*** MATERIAL PROVIDED

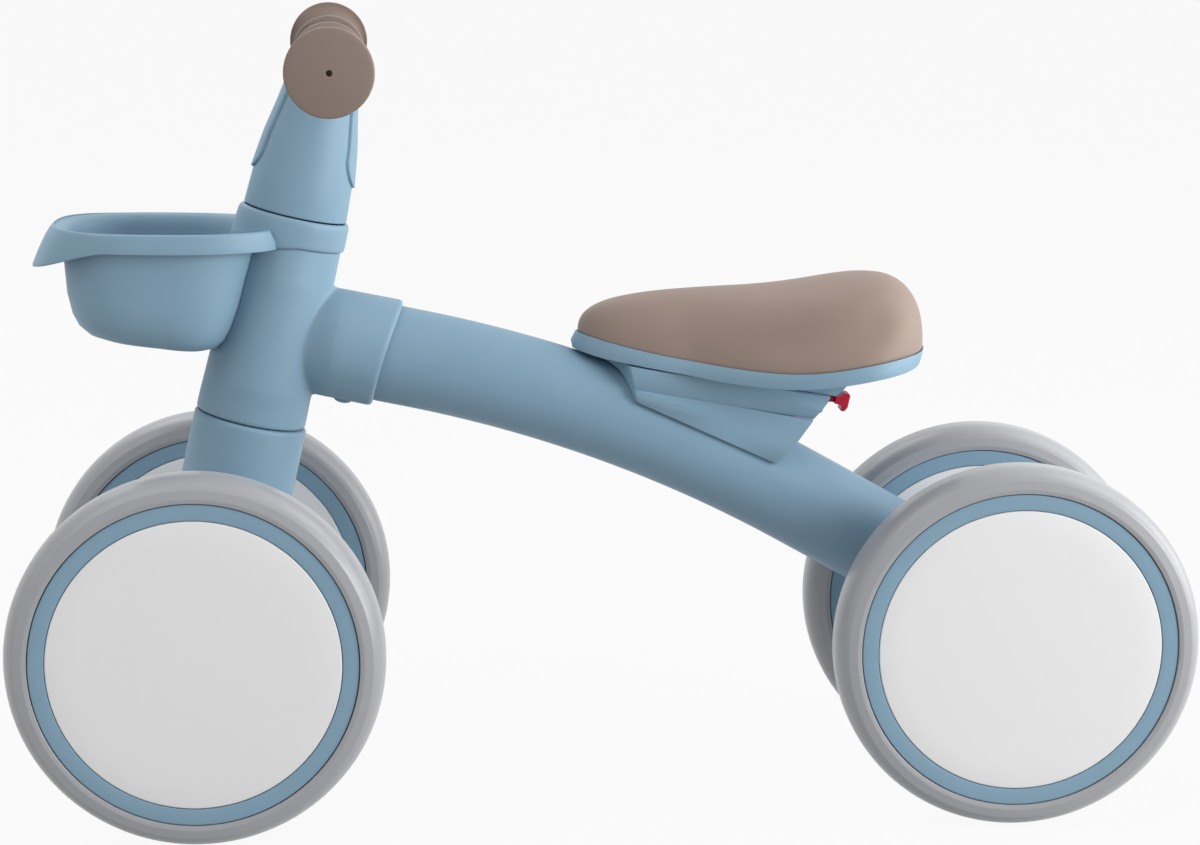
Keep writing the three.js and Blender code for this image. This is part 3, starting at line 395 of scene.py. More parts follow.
def aroundNode(tree, noise, middle, below, above=None):  # carries a noise from middle - below to middle + above
    low = mathNode(tree, "SUBTRACT", middle, below)
    high = mathNode(tree, "ADD", middle, below if above is None else above)
    return rangeNode(tree, noise, low, high)


def tintNode(tree, colour, factor):  # multiplies a colour by a grey factor
    node = tree.nodes.new("ShaderNodeVectorMath")
    node.operation = "SCALE"
    tree.links.new(colour, node.inputs[0])
    tree.links.new(factor, node.inputs["Scale"])
    return node.outputs["Vector"]


def mouldedSkin():  # a moulded or coated surface: fine grain, slow waviness, faint clouding
    group, given, wanted = newSkin("mouldedSkin", ["Grain Scale", "Clouding", "Roughness", "Roughness Spread"])
    vector = given["Vector"]
    clouds = aroundNode(group, noiseNode(group, vector, 55.0, 5.0, 0.6), 1.0, given["Clouding"])
    waves = noiseNode(group, vector, 28.0, 2.0)
    shine = aroundNode(group, waves, given["Roughness"], given["Roughness Spread"])
    feed(group, wanted["Color"], tintNode(group, given["Color"], clouds))
    feed(group, wanted["Roughness"], shine)
    feed(group, wanted["Height"], noiseNode(group, vector, given["Grain Scale"], 2.0))
    return group


def foamSkin():  # closed foam: small pores, soft mottling
    group, given, wanted = newSkin("foamSkin", ["Pore Scale", "Mottling", "Roughness"])
    vector = given["Vector"]
    mottle = noiseNode(group, vector, 90.0, 4.0, 0.6)
    tint = aroundNode(group, mottle, 1.0, given["Mottling"])
    feed(group, wanted["Color"], tintNode(group, given["Color"], tint))
    feed(group, wanted["Roughness"], aroundNode(group, mottle, given["Roughness"], 0.05))
    feed(group, wanted["Height"], cellNode(group, vector, given["Pore Scale"], "SMOOTH_F1"))
    return group


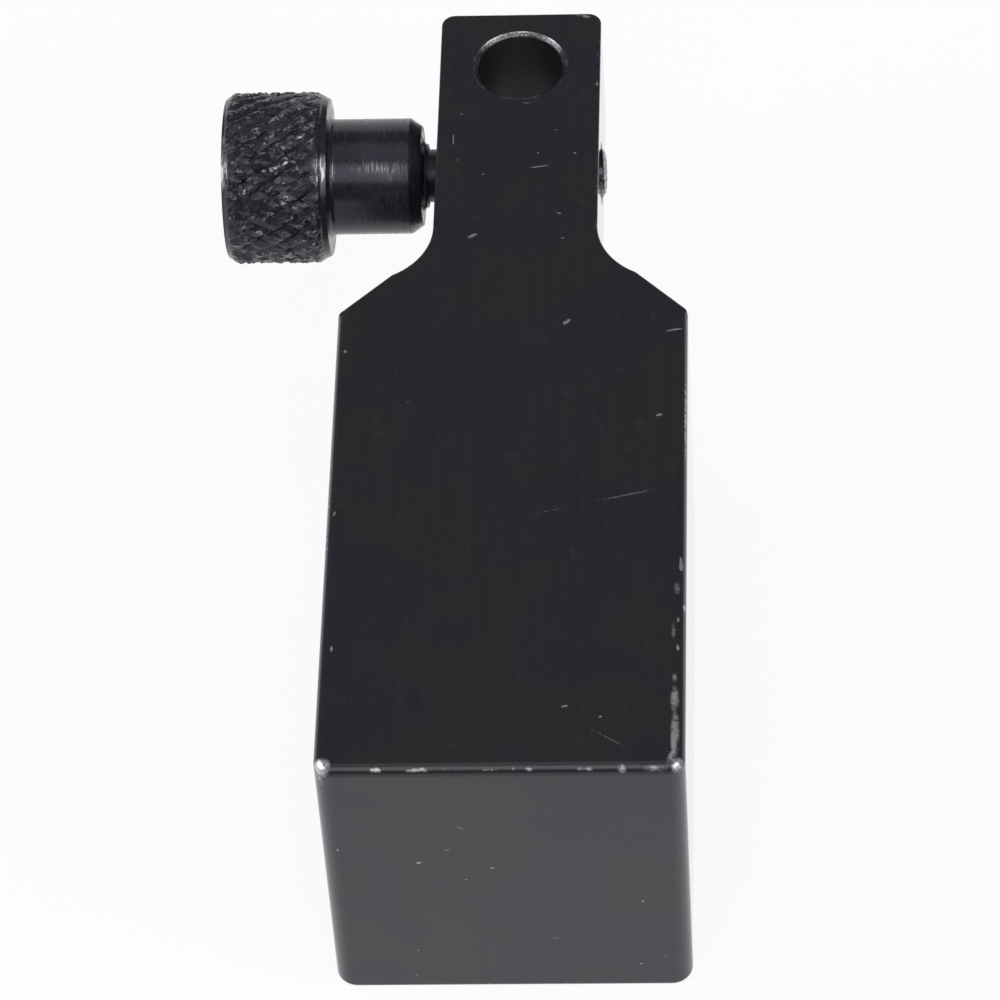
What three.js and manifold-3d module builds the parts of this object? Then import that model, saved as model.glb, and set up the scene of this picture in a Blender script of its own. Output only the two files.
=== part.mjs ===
// Dial indicator holder: a square steel block that stands on a flat surface and carries a dial
// indicator by its stem, in a bore through a thinner neck. A knurled thumbscrew crosses the neck
// beside the bore and pushes a scalloped plug against the stem.
// Millimetres. +X to the right, +Y towards the neck, +Z up. The origin is on the face that the
// holder stands on, in the middle of the block.

import * as THREE from 'three';
import { mergeVertices } from 'three/addons/utils/BufferGeometryUtils.js';
import Module from 'manifold-3d';

const wasm = await Module();
wasm.setup();

// Block
const blockWidth = 38.1;
const blockHeight = 38.1;
const blockLength = 62.35; // straight sides, from the near end to the shoulders
const barCornerRadius = 1.1; // the bar's long corners, along Y
const cornerRadius = 2; // upright corners at the near end
const edgeBreak = 0.45; // small chamfer round the top and bottom faces

// Neck
const neckWidth = 18.1;
const neckDepth = 15.9; // thickness of the neck under the top face
const neckStraight = 32.4; // from the root fillets to the neck's end
const neckCornerRadius = 1.5; // upright corners at the neck's end
const rootRadius = 7.94; // fillets between the neck and the shoulders, seen from above
const rootReach = 4.31; // how far a root fillet spreads from the neck's side
const stepRadius = 4; // fillet between the neck's underside and the block
const neckEdgeBreak = 0.3; // chamfer along the neck's two lower edges

// Bore for the indicator's stem
const stemDiameter = 9.525;
const stemClearance = 0.04; // radial
const boreSetback = 8; // bore axis to the neck's end
const boreChamfer = 0.45;

// Cross bore and tapped hole
const screwToStem = 1.6; // wall of the stem's bore to the screw's thread
const crossBoreDepth = 12.65; // from the neck's left side
const crossChamfer = 0.4;
const threadDiameter = 6.1;
const threadGap = 0.3; // radial room round the screw's thread
const tappedChamfer = 0.25;

// Clamp plug
const plugDiameter = 12;
const plugGap = 0.25; // radial room in the cross bore
const plugInset = 0.75; // plug's left end, behind the neck's left side
const plugRun = 1.2; // free length behind the plug
const plugChamfer = 0.35;
const plugScrewGap = 0.35; // radial room round the stud
const scallopGap = 0.15; // scallop radius over the bore's radius

// Thumbscrew knob
const knobGap = 2; // from the hub's end face to the neck's left side, as stored
const hubDiameter = 13;
const hubLength = 10.4;
const hubEndChamferLength = 1.3;
const hubEndChamferDrop = 0.9;
const hubRootRadius = 0.45;
const noseRadius = 0.65; // fillet from the hub's end face down to the nose
const noseWall = 0.3; // round the stud's seat
const headDiameter = 19.45;
const headLength = 11.65;
const headLeftChamferLength = 1;
const headLeftChamferDrop = 0.8;
const headRightChamferLength = 1.4;
const headRightChamferDrop = 0.9;
const knurlDepth = 0.45;
const knurlRunOut = 0.3; // where the knurl ends at a chamfer
const knurlTeeth = 28;
const knurlAngle = THREE.MathUtils.degToRad(33); // of the knurl's grooves to the axis

// Stud pressed into the knob
const threadRelief = 0.075; // how much the plain part's radius is under the thread's
const studFloor = 2.05; // from the head to the stud's seated end
const studSeatGap = 0.28;
const studPlainLength = 6; // from the nose to the thread
const studTipProud = 0.62; // past the neck's right side
const studTipDome = 0.3;
const studTipChamfer = 0.5;

const cutOverrun = 1; // how far a cutting solid runs past what it cuts

// Places worked out from the sizes
const nearY = -blockLength / 2;
const shoulderY = blockLength / 2;
const topZ = blockHeight;
const undersideZ = topZ - neckDepth;
const neckHalf = neckWidth / 2;
// Root fillets start on the neck's sides and end where they meet the shoulders, which are at
// 45 degrees. Centres of the right one and the point where it meets its shoulder:
const meetX = neckHalf + rootReach;
const meetY = shoulderY + blockWidth / 2 - meetX;
const filletX = neckHalf + rootRadius;
const filletY = meetY + Math.sqrt(rootRadius ** 2 - (rootRadius - rootReach) ** 2);
const meetAngle = Math.atan2(meetY - filletY, meetX - filletX);
const endY = filletY + neckStraight;
const boreY = endY - boreSetback;
const boreRadius = stemDiameter / 2 + stemClearance;
const screwY = boreY - boreRadius - screwToStem - threadDiameter / 2;
const screwZ = topZ - neckDepth / 2;
const crossBoreEndX = -neckHalf + crossBoreDepth;
const hubEndX = -neckHalf - knobGap;
const noseEndX = hubEndX + noseRadius;
const headRightX = hubEndX - hubLength;
const headLeftX = headRightX - headLength;
const studLeftX = headRightX + studFloor;
const studRadius = threadDiameter / 2 - threadRelief;
const studHoleRadius = studRadius + studSeatGap;
const tappedRadius = threadDiameter / 2 + threadGap;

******

> **PROBLEM DESCRIPTION**:
Recopy all the lines exactly as they appear.

> **EXERCISE RESULT**:
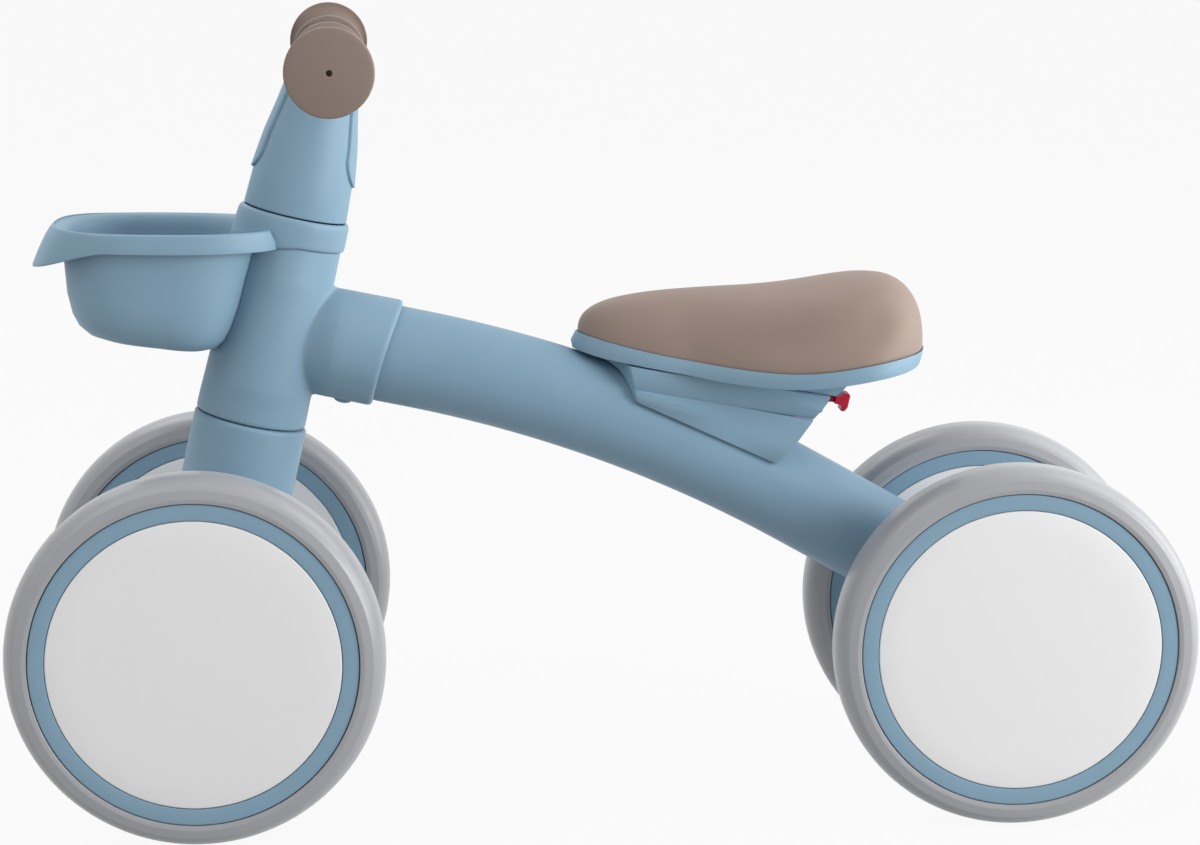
Keep writing the three.js and Blender code for this image. This is part 3, starting at line 395 of scene.py. More parts follow.
def aroundNode(tree, noise, middle, below, above=None):  # carries a noise from middle - below to middle + above
    low = mathNode(tree, "SUBTRACT", middle, below)
    high = mathNode(tree, "ADD", middle, below if above is None else above)
    return rangeNode(tree, noise, low, high)


def tintNode(tree, colour, factor):  # multiplies a colour by a grey factor
    node = tree.nodes.new("ShaderNodeVectorMath")
    node.operation = "SCALE"
    tree.links.new(colour, node.inputs[0])
    tree.links.new(factor, node.inputs["Scale"])
    return node.outputs["Vector"]


def mouldedSkin():  # a moulded or coated surface: fine grain, slow waviness, faint clouding
    group, given, wanted = newSkin("mouldedSkin", ["Grain Scale", "Clouding", "Roughness", "Roughness Spread"])
    vector = given["Vector"]
    clouds = aroundNode(group, noiseNode(group, vector, 55.0, 5.0, 0.6), 1.0, given["Clouding"])
    waves = noiseNode(group, vector, 28.0, 2.0)
    shine = aroundNode(group, waves, given["Roughness"], given["Roughness Spread"])
    feed(group, wanted["Color"], tintNode(group, given["Color"], clouds))
    feed(group, wanted["Roughness"], shine)
    feed(group, wanted["Height"], noiseNode(group, vector, given["Grain Scale"], 2.0))
    return group


def foamSkin():  # closed foam: small pores, soft mottling
    group, given, wanted = newSkin("foamSkin", ["Pore Scale", "Mottling", "Roughness"])
    vector = given["Vector"]
    mottle = noiseNode(group, vector, 90.0, 4.0, 0.6)
    tint = aroundNode(group, mottle, 1.0, given["Mottling"])
    feed(group, wanted["Color"], tintNode(group, given["Color"], tint))
    feed(group, wanted["Roughness"], aroundNode(group, mottle, given["Roughness"], 0.05))
    feed(group, wanted["Height"], cellNode(group, vector, given["Pore Scale"], "SMOOTH_F1"))
    return group


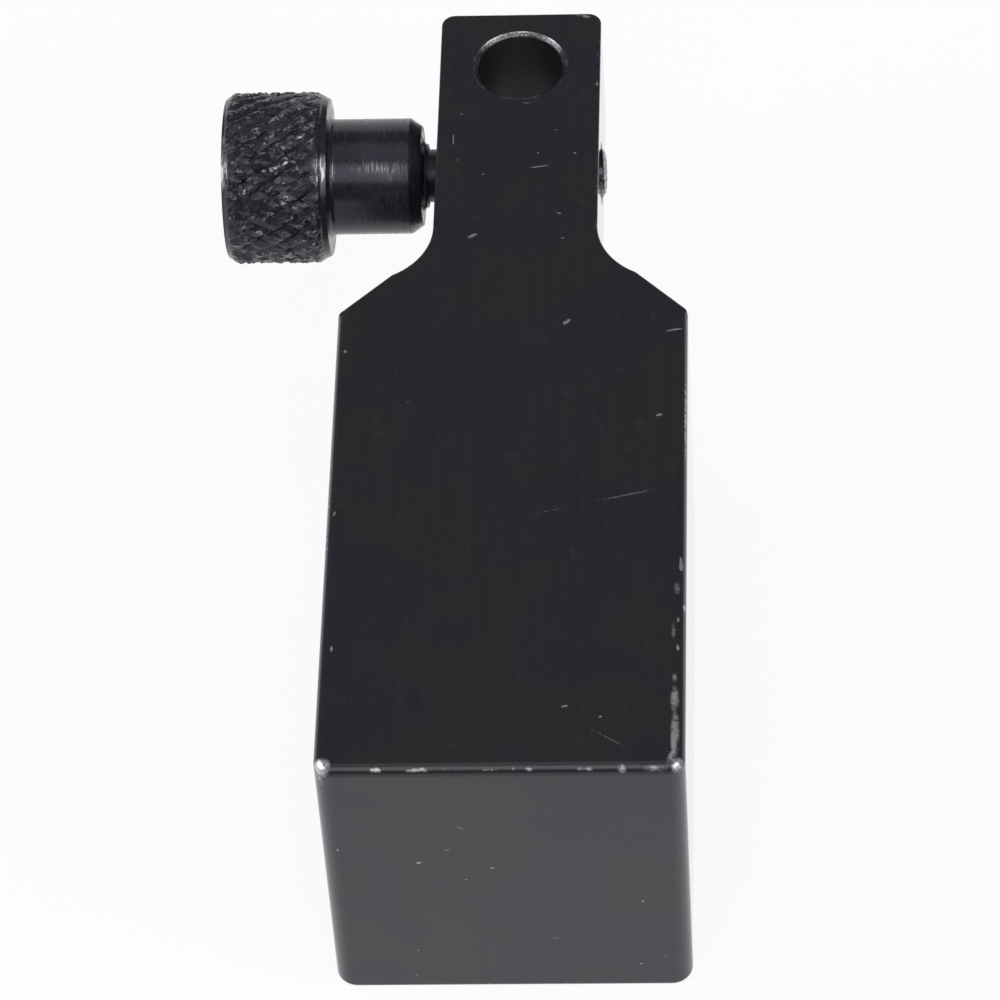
What three.js and manifold-3d module builds the parts of this object? Then import that model, saved as model.glb, and set up the scene of this picture in a Blender script of its own. Output only the two files.
=== part.mjs ===
// Dial indicator holder: a square steel block that stands on a flat surface and carries a dial
// indicator by its stem, in a bore through a thinner neck. A knurled thumbscrew crosses the neck
// beside the bore and pushes a scalloped plug against the stem.
// Millimetres. +X to the right, +Y towards the neck, +Z up. The origin is on the face that the
// holder stands on, in the middle of the block.

import * as THREE from 'three';
import { mergeVertices } from 'three/addons/utils/BufferGeometryUtils.js';
import Module from 'manifold-3d';

const wasm = await Module();
wasm.setup();

// Block
const blockWidth = 38.1;
const blockHeight = 38.1;
const blockLength = 62.35; // straight sides, from the near end to the shoulders
const barCornerRadius = 1.1; // the bar's long corners, along Y
const cornerRadius = 2; // upright corners at the near end
const edgeBreak = 0.45; // small chamfer round the top and bottom faces

// Neck
const neckWidth = 18.1;
const neckDepth = 15.9; // thickness of the neck under the top face
const neckStraight = 32.4; // from the root fillets to the neck's end
const neckCornerRadius = 1.5; // upright corners at the neck's end
const rootRadius = 7.94; // fillets between the neck and the shoulders, seen from above
const rootReach = 4.31; // how far a root fillet spreads from the neck's side
const stepRadius = 4; // fillet between the neck's underside and the block
const neckEdgeBreak = 0.3; // chamfer along the neck's two lower edges

// Bore for the indicator's stem
const stemDiameter = 9.525;
const stemClearance = 0.04; // radial
const boreSetback = 8; // bore axis to the neck's end
const boreChamfer = 0.45;

// Cross bore and tapped hole
const screwToStem = 1.6; // wall of the stem's bore to the screw's thread
const crossBoreDepth = 12.65; // from the neck's left side
const crossChamfer = 0.4;
const threadDiameter = 6.1;
const threadGap = 0.3; // radial room round the screw's thread
const tappedChamfer = 0.25;

// Clamp plug
const plugDiameter = 12;
const plugGap = 0.25; // radial room in the cross bore
const plugInset = 0.75; // plug's left end, behind the neck's left side
const plugRun = 1.2; // free length behind the plug
const plugChamfer = 0.35;
const plugScrewGap = 0.35; // radial room round the stud
const scallopGap = 0.15; // scallop radius over the bore's radius

// Thumbscrew knob
const knobGap = 2; // from the hub's end face to the neck's left side, as stored
const hubDiameter = 13;
const hubLength = 10.4;
const hubEndChamferLength = 1.3;
const hubEndChamferDrop = 0.9;
const hubRootRadius = 0.45;
const noseRadius = 0.65; // fillet from the hub's end face down to the nose
const noseWall = 0.3; // round the stud's seat
const headDiameter = 19.45;
const headLength = 11.65;
const headLeftChamferLength = 1;
const headLeftChamferDrop = 0.8;
const headRightChamferLength = 1.4;
const headRightChamferDrop = 0.9;
const knurlDepth = 0.45;
const knurlRunOut = 0.3; // where the knurl ends at a chamfer
const knurlTeeth = 28;
const knurlAngle = THREE.MathUtils.degToRad(33); // of the knurl's grooves to the axis

// Stud pressed into the knob
const threadRelief = 0.075; // how much the plain part's radius is under the thread's
const studFloor = 2.05; // from the head to the stud's seated end
const studSeatGap = 0.28;
const studPlainLength = 6; // from the nose to the thread
const studTipProud = 0.62; // past the neck's right side
const studTipDome = 0.3;
const studTipChamfer = 0.5;

const cutOverrun = 1; // how far a cutting solid runs past what it cuts

// Places worked out from the sizes
const nearY = -blockLength / 2;
const shoulderY = blockLength / 2;
const topZ = blockHeight;
const undersideZ = topZ - neckDepth;
const neckHalf = neckWidth / 2;
// Root fillets start on the neck's sides and end where they meet the shoulders, which are at
// 45 degrees. Centres of the right one and the point where it meets its shoulder:
const meetX = neckHalf + rootReach;
const meetY = shoulderY + blockWidth / 2 - meetX;
const filletX = neckHalf + rootRadius;
const filletY = meetY + Math.sqrt(rootRadius ** 2 - (rootRadius - rootReach) ** 2);
const meetAngle = Math.atan2(meetY - filletY, meetX - filletX);
const endY = filletY + neckStraight;
const boreY = endY - boreSetback;
const boreRadius = stemDiameter / 2 + stemClearance;
const screwY = boreY - boreRadius - screwToStem - threadDiameter / 2;
const screwZ = topZ - neckDepth / 2;
const crossBoreEndX = -neckHalf + crossBoreDepth;
const hubEndX = -neckHalf - knobGap;
const noseEndX = hubEndX + noseRadius;
const headRightX = hubEndX - hubLength;
const headLeftX = headRightX - headLength;
const studLeftX = headRightX + studFloor;
const studRadius = threadDiameter / 2 - threadRelief;
const studHoleRadius = studRadius + studSeatGap;
const tappedRadius = threadDiameter / 2 + threadGap;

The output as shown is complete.